Bush's injunction and the recount being killed basically saved us from SCOTUS having to answer questions like "what happens if a state fails to approve a slate of electors by the deadline?", "what happens if a state fails to approve a slate of electors before the day the electoral vote happens?" or even "what happens if a state hasn't supplied the electoral votes by the day they are supposed to be in the hands of Congress?" I doubt you would have liked SCOTUS' answers to any of those questions either, because they probably wouldn't have involved Florida's electoral votes counting at all, and probably would have led to the House voting whether it would be Bush, Gore, or whoever Barbara Lett-Simmons (faithless elector for DC, who abstained in protest of DC not having Congressional representation, but might not have in this scenario) might have voted for in this scenario as no candidate would have hit the minimum number of electoral votes if Florida had no slate of electors by the required date (12/12) and federal election deadlines are enforceable at all.
Ralph Nader took enough votes from Gore to bring the election to a narrow enough race that the court could steal it.
If he'd dropped out near the end, when it was clear he wasn't going to get the 5 percent he needed, he still refused to put his support behind Gore, selling the lie that both parties are essentially the same.
you have no idea what would have happened. the electoral college could have put Michael Moore in the presidency. you're guessing and basing your theory on a counterfactual.
And the last time liberals tried this, Ralph Nader’s spoiler party gave The election to George W. Bush, instead of Al Gore.
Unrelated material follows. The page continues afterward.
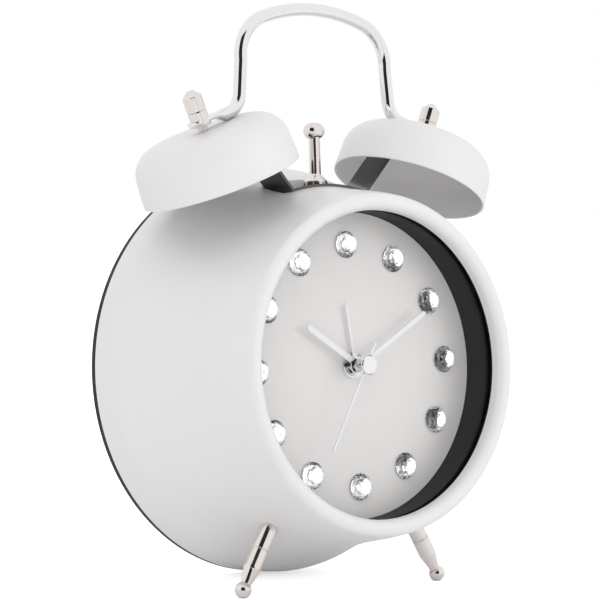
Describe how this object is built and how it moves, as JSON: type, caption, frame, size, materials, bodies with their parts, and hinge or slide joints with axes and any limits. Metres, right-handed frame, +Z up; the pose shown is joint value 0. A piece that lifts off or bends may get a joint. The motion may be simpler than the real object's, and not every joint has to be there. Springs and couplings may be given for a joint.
{
  "type": "twin-bell alarm clock",
  "caption": "Round twin-bell alarm clock with flared case, bail handle, ball feet, four hands on a crystal-marked dial and a battery movement with rear setting knobs",
  "frame": {"origin": "On the table under the middle of the clock: half way across the width and half way between the frontmost and rearmost points.", "axes": "+X is the viewer's right when facing the dial, -Y is towards the viewer, +Z is up. The clock leans back by 6.53 degrees as it stands."},
  "size_m": [0.1654, 0.099, 0.2326],
  "materials": {
    "case_enamel": "satin white enamel",
    "bell_enamel": "satin white enamel",
    "handle_chrome": "polished chrome plate",
    "nickel": "warm polished nickel plate",
    "strip_black": "black oxide",
    "cover_black": "fine-grained black",
    "module_black": "smooth black",
    "door_black": "smooth black",
    "knob_black": "fluted black",
    "switch_red": "red",
    "lens_glass": "clear",
    "gasket_rubber": "black",
    "ring_grey": "dark grey",
    "dial_silver": "silver-white satin",
    "crystal": "cut, silver backed",
    "hand_silver": "satin",
    "cap_white": "white",
    "wheel_plastic": "natural acetal",
    "plate_plastic": "grey",
    "hub_chrome": "polished",
    "steel": "zinc plated",
    "battery_wrap": "printed can",
    "contact_steel": "spring steel",
    "board_green": "solder mask",
    "coil_copper": "enamelled copper",
    "buzzer_black": "black"
  },
  "bodies": {
    "clock": {"case_shell": "case_enamel", "rear_cover": "cover_black", "cover_lugs": "steel", "cover_screws": "steel", "lens": "lens_glass", "lens_gasket": "gasket_rubber", "dial_ring": "ring_grey", "dial_plate": "dial_silver", "hour_crystals": "crystal", "bell_left": "bell_enamel", "bell_right": "bell_enamel", "bell_stud_left": "nickel", "bell_stud_right": "nickel", "bell_nut_left": "nickel", "bell_nut_right": "nickel", "bell_strip": "strip_black", "handle": "handle_chrome", "hammer_stem": "nickel", "hammer_head": "nickel", "hammer_washer": "nickel", "hammer_nut": "steel", "foot_collar_left": "nickel", "foot_collar_right": "nickel", "foot_left": "nickel", "foot_right": "nickel", "foot_nut_left": "steel", "foot_nut_right": "steel", "module_housing": "module_black", "dial_nut": "hub_chrome", "module_back": "module_black", "gear_plate": "plate_plastic", "battery": "battery_wrap", "battery_contacts": "contact_steel", "circuit_board": "board_green", "motor_coil": "coil_copper", "buzzer": "buzzer_black"},
    "minute": {"minute_arbor": "wheel_plastic", "minute_hand": "hand_silver"},
    "motion": {"motion_wheel": "wheel_plastic"},
    "hour": {"hour_wheel": "wheel_plastic", "hour_hand": "hand_silver"},
    "second": {"second_wheel": "wheel_plastic", "second_hand": "hand_silver", "second_cap": "cap_white"},
    "alarm": {"alarm_wheel": "wheel_plastic", "alarm_hand": "hand_silver"},
    "time_setter": {"time_knob": "knob_black"},
    "alarm_setter": {"alarm_knob": "knob_black"},
    "switch": {"alarm_switch": "switch_red"},
    "door": {"battery_door": "door_black"}
  },
  "joints": [
    {"name": "minute_turn", "type": "hinge", "parent": "clock", "child": "minute", "pos_m": [0, -0.02217, 0.08929], "axis": [0, 0.9935, -0.1137], "continuous": true},
    {"name": "motion_turn", "type": "hinge", "parent": "clock", "child": "motion", "pos_m": [-0.00938, -0.01138, 0.09559], "axis": [0, 0.9935, -0.1137], "continuous": true},
    {"name": "hour_turn", "type": "hinge", "parent": "clock", "child": "hour", "pos_m": [0, -0.02217, 0.08929], "axis": [0, 0.9935, -0.1137], "continuous": true},
    {"name": "second_turn", "type": "hinge", "parent": "clock", "child": "second", "pos_m": [0, -0.02217, 0.08929], "axis": [0, 0.9935, -0.1137], "continuous": true},
    {"name": "alarm_turn", "type": "hinge", "parent": "clock", "child": "alarm", "pos_m": [0, -0.02217, 0.08929], "axis": [0, 0.9935, -0.1137], "continuous": true},
    {"name": "time_set", "type": "hinge", "parent": "clock", "child": "time_setter", "pos_m": [-0.02125, 0.03883, 0.08804], "axis": [0, 0.9935, -0.1137], "continuous": true},
    {"name": "alarm_set", "type": "hinge", "parent": "clock", "child": "alarm_setter", "pos_m": [0.02125, 0.03883, 0.08804], "axis": [0, 0.9935, -0.1137], "continuous": true},
    {"name": "switch_slide", "type": "slide", "parent": "clock", "child": "switch", "axis": [1, 0, 0], "range_m": [0, 0.005]},
    {"name": "door_slide", "type": "slide", "parent": "clock", "child": "door", "axis": [0, -0.1137, -0.9935], "range_m": [0, 0.02]}
  ],
  "couplings": [
    {"joint": "motion_turn", "follows": "minute_turn", "ratio": -0.33333},
    {"joint": "hour_turn", "follows": "minute_turn", "ratio": 0.083333},
    {"joint": "time_set", "follows": "minute_turn", "ratio": 1},
    {"joint": "alarm_set", "follows": "alarm_turn", "ratio": -2.1429}
  ]
}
To be fair, it was the other of the two right-wing coups the US has suffered in the last few decades -- the Brooks Brothers Riot -- that gave him that.
Because they completely overhauled their party and transformed it from the inside. No way in hell Trump ever could have gotten elected as a third party candidate. But now he owns the entire party.
Just because they are evil morons doesn't mean we can't appreciate he there magnitude of the transformation.